Ülkemiz dinleyicisine Deep House'u ve elektronik müziği sevdiren isimlerden biri olan Deeperise, YouTube kanalı Bi' Başka'dan İrem Erbaş'a çok özel açıklamalarda bulundu. Yakında dinleyiciyle buluşacak parçalarından Hande Yener ile çalışmasına, dünyaca ünlü DJ Tiesto'yla anısından aile hayatına kadar birçok konuda konuşan Deeperise "Popçular da bir gün deep house yapacak demiştim. Hande Yener'in en sevdiğim yanı modern soundu, yeniliği, her şeyi takip etmesi. Yenilikçi olmamız lazım. Hande Yener'in projesini yaparken hiçbir müdahale ve revize almadım" dedi.

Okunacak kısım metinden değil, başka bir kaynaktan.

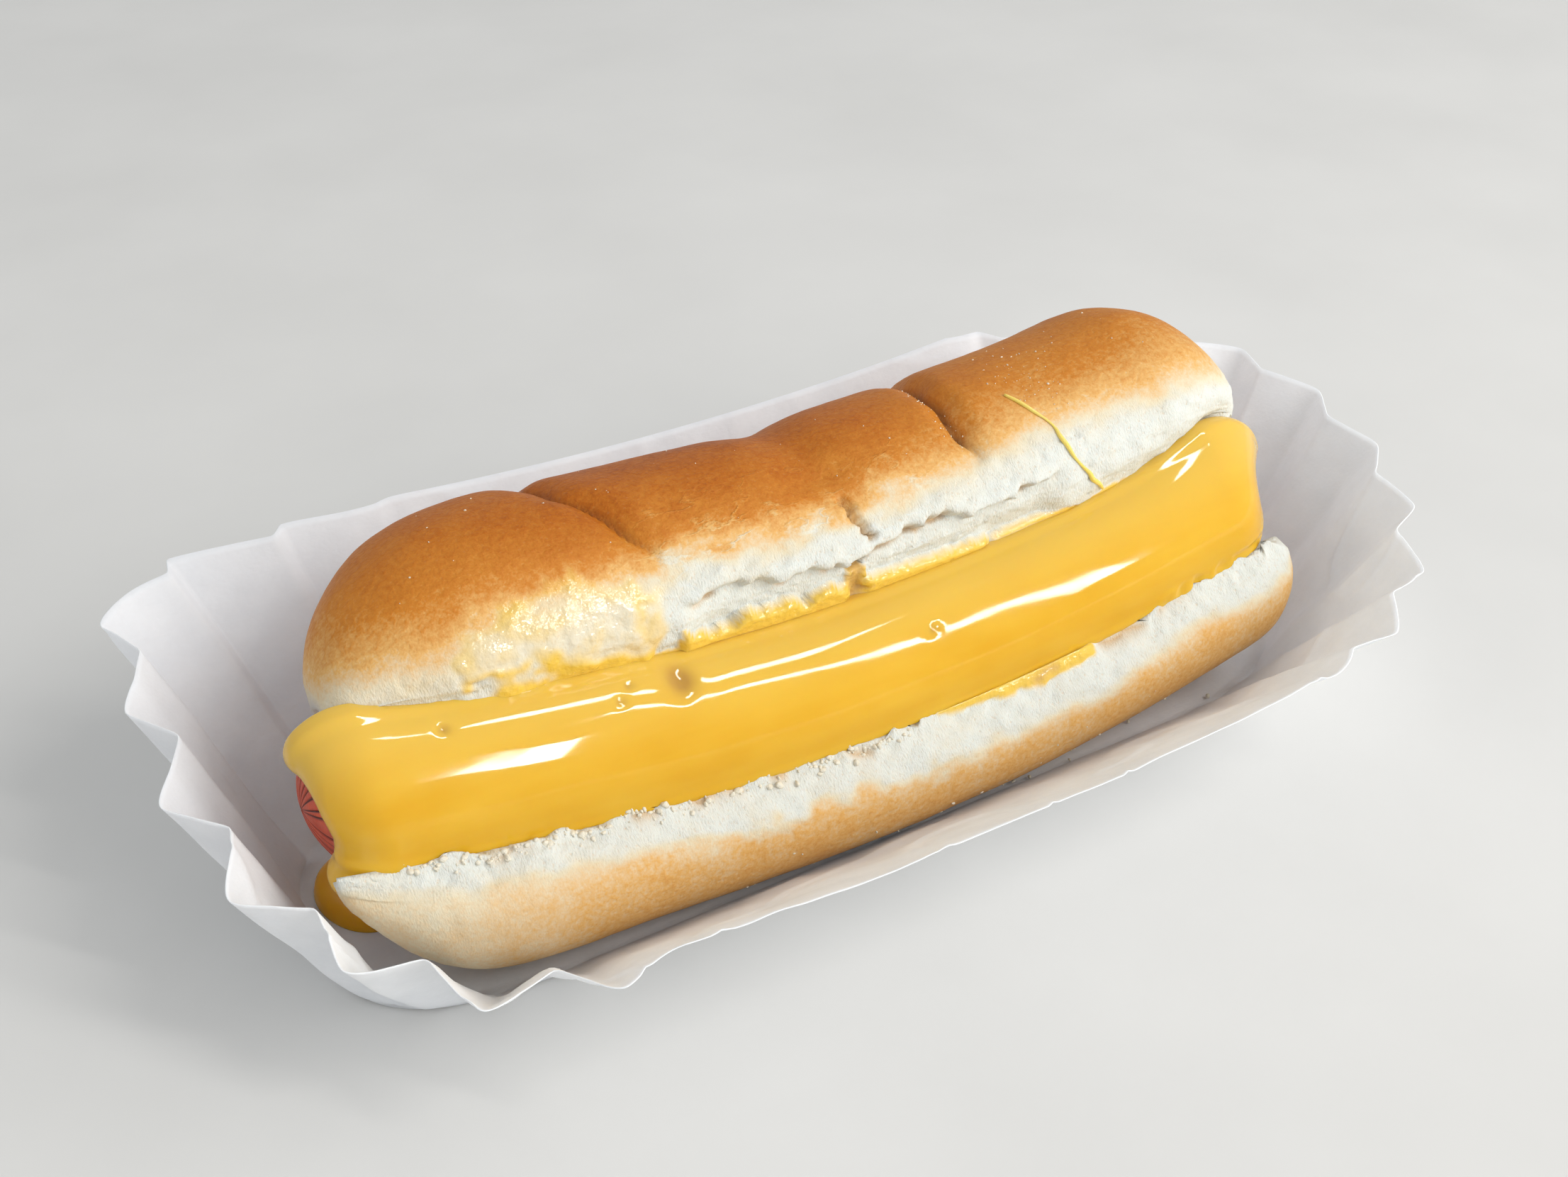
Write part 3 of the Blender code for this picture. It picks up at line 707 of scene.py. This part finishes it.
def coat_grids():
    """The cheese over the sausage: its top and its underside."""
    across = np.sin(np.linspace(-1, 1, COAT_ACROSS + 1) * math.pi / 2 * 0.97) / math.sin(math.pi / 2 * 0.97)
    upper = []
    bubbles = []
    per_degree = SAUSAGE_RADIUS * math.pi / 180
    high = LIP_ANGLES[1] + CHEESE_UNDER_LIPS
    top = []
    bottom = []
    for share in crowded_ends(COAT_STATIONS, 0.7):
        rough_x = SAUSAGE_LEFT + 5 + (SAUSAGE_RIGHT - SAUSAGE_LEFT - 8) * share
        drip = DRIP_DOWN * math.exp(-(((rough_x - DRIP_AT) / DRIP_HALF) ** 4))
        low = LIP_ANGLES[0] - CHEESE_UNDER_LIPS - drip
        degrees = 0.5 * (low + high) + 0.5 * (high - low) * across
        # Painted reflection: the coat's upper part is marked to be painted paler, as if it mirrored the pale bread
        # above it
        upper.append(step(-5, 45, degrees))
        wave = 8.0 * np.cos(np.radians(degrees - 35) * 5.5)
        start = np.interp(degrees, *np.transpose(CHEESE_LEFT_EDGE)) * per_degree
        stop = sausage_length() - (CHEESE_RIGHT_EDGE - wave) * per_degree
        at = start + (stop - start) * share
        x, radius, out_x, out_radial = sausage_profile(at)
        height = cheese_height(np.maximum(degrees, LIP_ANGLES[0] - 4))
        hollow = 0 * x
        for middle, length, turn, width, tall in COAT_SWELLINGS:
            bulge = tall * np.exp(-(((x - middle) / length) ** 2) - ((degrees - turn) / width) ** 2)
            height = height + bulge
            hollow = hollow - bulge * (length < BUBBLE_LENGTH)
        bubbles.append(hollow)
        rise = 0.7 + 0.9 * (1 - step(-27, -11, x))
        height = height + rise * step(2, 58, degrees) + 0.5 * step(22, 40, -degrees)
        height = height + 0.5 * step(44, 53, degrees) + 0.35 * step(30, 37, -degrees)
        left_round = 2.5 + 2.5 * step(0, 40, degrees)
        edge = np.minimum(np.minimum((at - start) / left_round, (stop - at) / 2.5), (degrees - low) / 10)
        inset = np.clip(np.minimum(edge, (high - degrees) / 6), 0, 1)
        rounded = np.sqrt(1 - (1 - inset) ** 2)
        flat = place(x, *polar(radius, degrees))
        streaks = 0.22 * noise(flat, (26, 9, 9), 71) + 0.05 * noise(flat, (12, 4, 4), 72)
        froth = 0.35 * layered(flat, 1.6, 2, 73) * within(58, 80, 4, x) * within(-36, -27, 3, degrees)
        ends = 0.3 * np.cos(np.radians(degrees - 35) * 5.5) * step(76, 83, x)
        height = np.maximum((height + streaks + froth + ends) * rounded, 0.02)
        for rows, lift in ((bottom, GAP), (top, GAP + height)):
            point = place(x, *polar(radius + lift * out_radial, degrees))
            point[..., 0] += lift * out_x
            rows.append(point)
    marks = {"upper": np.array(upper).reshape(-1), "bubble": np.clip(2 * np.array(bubbles), 0, 1).reshape(-1)}
    return np.array(top), np.array(bottom), marks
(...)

Pandemi sürecinde neler yaptın?
Pandemi sürecinde performans yapamadık kulüpler kapalı olduğu için. İşimiz bu, sahnede olmamız gerekiyor. Performanslar sekteye uğrayınca prodüksiyona yöneldik, üretime yöneldik. Bu durum üretimimizi yüzde yüz etkiledi. Eskiden performanstan performansa koşarken şimdi her gün stüdyoda oturup yeni müzikler yapıyoruz. Dolayısıyla yeni parçalarımız çoğalmaya başladı.

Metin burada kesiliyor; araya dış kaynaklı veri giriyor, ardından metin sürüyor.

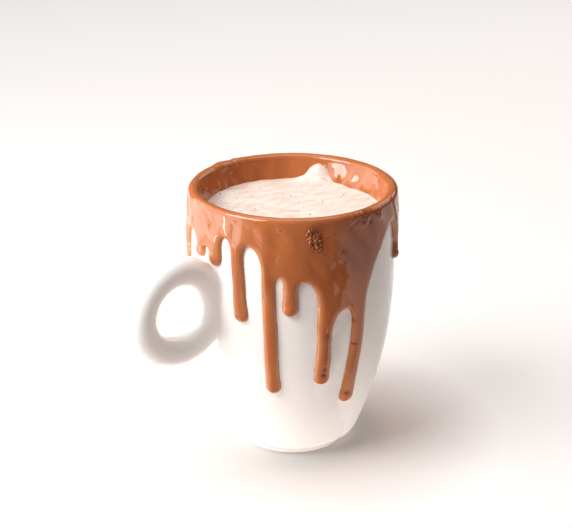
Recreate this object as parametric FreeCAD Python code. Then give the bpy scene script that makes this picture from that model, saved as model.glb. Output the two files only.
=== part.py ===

Müzik tutkun ne zaman başladı?
Ben 13 yaşında sektöre başladım. Okulu bırakmak zorunda kaldım. O dönem Türkiye'nin ekonomisi pek iç açıcı değildi. 13 yaşımdayken gece kulübünde komilik yapmaya başladım. Daha sonra DJ yardımcısı oldum. 17 yaşındayken de gece kulübünün DJ'liğini yapmaya başladım. Bu müzik türünün nasıl üretildiğini her zaman merak ettim. Küçük yaşlardan beri bir ritim tutkum vardı. Her zaman bir şeylere vurmayı seviyordum. Bir ses çıkarmayı seviyordum. Babam veya ailem beni desteklemese de insanın içinde olduktan sonra hiç kimse o isteğe müdahale edemez. Sonrasında üretim yapmaya başladım. 2016'da Raf'ı yaptım. Raf'tan önce yabancı prodüksiyonlar yapıyordum. Tiesto radyo şovunda benim parçamı çaldı. Ama isim olarak Türkiye'de bilinmediğim için duyulmadı. 2016'da Raf'la insanlar beni tanımaya başladı.

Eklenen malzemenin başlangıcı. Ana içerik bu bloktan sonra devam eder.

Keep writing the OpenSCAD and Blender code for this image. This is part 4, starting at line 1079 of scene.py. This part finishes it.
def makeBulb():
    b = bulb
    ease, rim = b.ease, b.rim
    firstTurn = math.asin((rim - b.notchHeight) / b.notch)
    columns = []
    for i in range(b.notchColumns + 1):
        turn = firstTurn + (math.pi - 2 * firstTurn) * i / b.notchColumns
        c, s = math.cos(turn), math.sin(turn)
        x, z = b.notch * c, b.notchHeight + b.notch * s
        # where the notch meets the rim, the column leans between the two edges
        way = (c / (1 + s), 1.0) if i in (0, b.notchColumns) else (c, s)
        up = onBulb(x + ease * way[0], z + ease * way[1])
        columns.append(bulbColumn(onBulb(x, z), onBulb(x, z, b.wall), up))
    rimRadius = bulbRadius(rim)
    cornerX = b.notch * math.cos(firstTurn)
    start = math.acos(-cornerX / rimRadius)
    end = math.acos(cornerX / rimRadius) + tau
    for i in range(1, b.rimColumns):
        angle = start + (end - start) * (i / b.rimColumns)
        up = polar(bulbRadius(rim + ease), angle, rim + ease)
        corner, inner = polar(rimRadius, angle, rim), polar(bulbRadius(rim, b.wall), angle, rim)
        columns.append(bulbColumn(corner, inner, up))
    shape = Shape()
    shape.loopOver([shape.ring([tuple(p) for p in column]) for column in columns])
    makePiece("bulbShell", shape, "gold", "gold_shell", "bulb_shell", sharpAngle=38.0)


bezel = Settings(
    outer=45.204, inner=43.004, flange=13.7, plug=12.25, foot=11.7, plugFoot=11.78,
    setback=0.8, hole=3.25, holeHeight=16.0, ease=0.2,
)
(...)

Raf çok tuttu, çok dinlendi. Devamında ürettiğin parçalarda aynı reaksiyonu alamamaktan korktuğun oldu mu?
Biz Raf'ı yaparken Türkçe deep house yoktu ortada. Raf bu müzik türünün ilk örneğiydi. Her zaman ilkler çok beğenilir. Çünkü alternatifi yoktur. Raf'tan sonra sürekli alternatifler çıkmaya başladığından dolayı otomatikman bu kitle dağılmaya başladı. Yani bu müzik türü yayıldı. Ama Raf türünün tek örneğiyken talep çok fazlaydı. Her sanatçının hayatında bir tane top parçası vardır. Benim de hayatımdaki top parçam Raf oldu. Tabii bundan sonraki projelerimizde de dikkat ettik. Geçmiş Değişmez'i, One By One'ı yayınladık. Bu parçalar da talep gördü. Sound yayılmaya başladı. Tarz kendini oluşturdu.
Geçen haftalarda Popun Kraliçesi Hande Yener'in albümüne deep house sound verdim. Bunu ben söylemiştim. Popçular da bir gün deep house yapacak demiştim.
Hande Yener'in 20. sanat yılına özel çıkardığı Carpe Diem albümünde sen de varsın. Nasıl bir süreçti senin için? Anlaşamadığınız noktalar oldu mu?
Bütün projelerde bazı anlaşmazlıklar olur. O da büyük bir anlaşamama hali değil. 'Şu ses böyle olsun, aranje kısmı şöyle olsun' gibi ufak fikir alışverişleri olur. Ama Hande Yener'in projesini yaparken hiçbir müdahale ve revize almadım.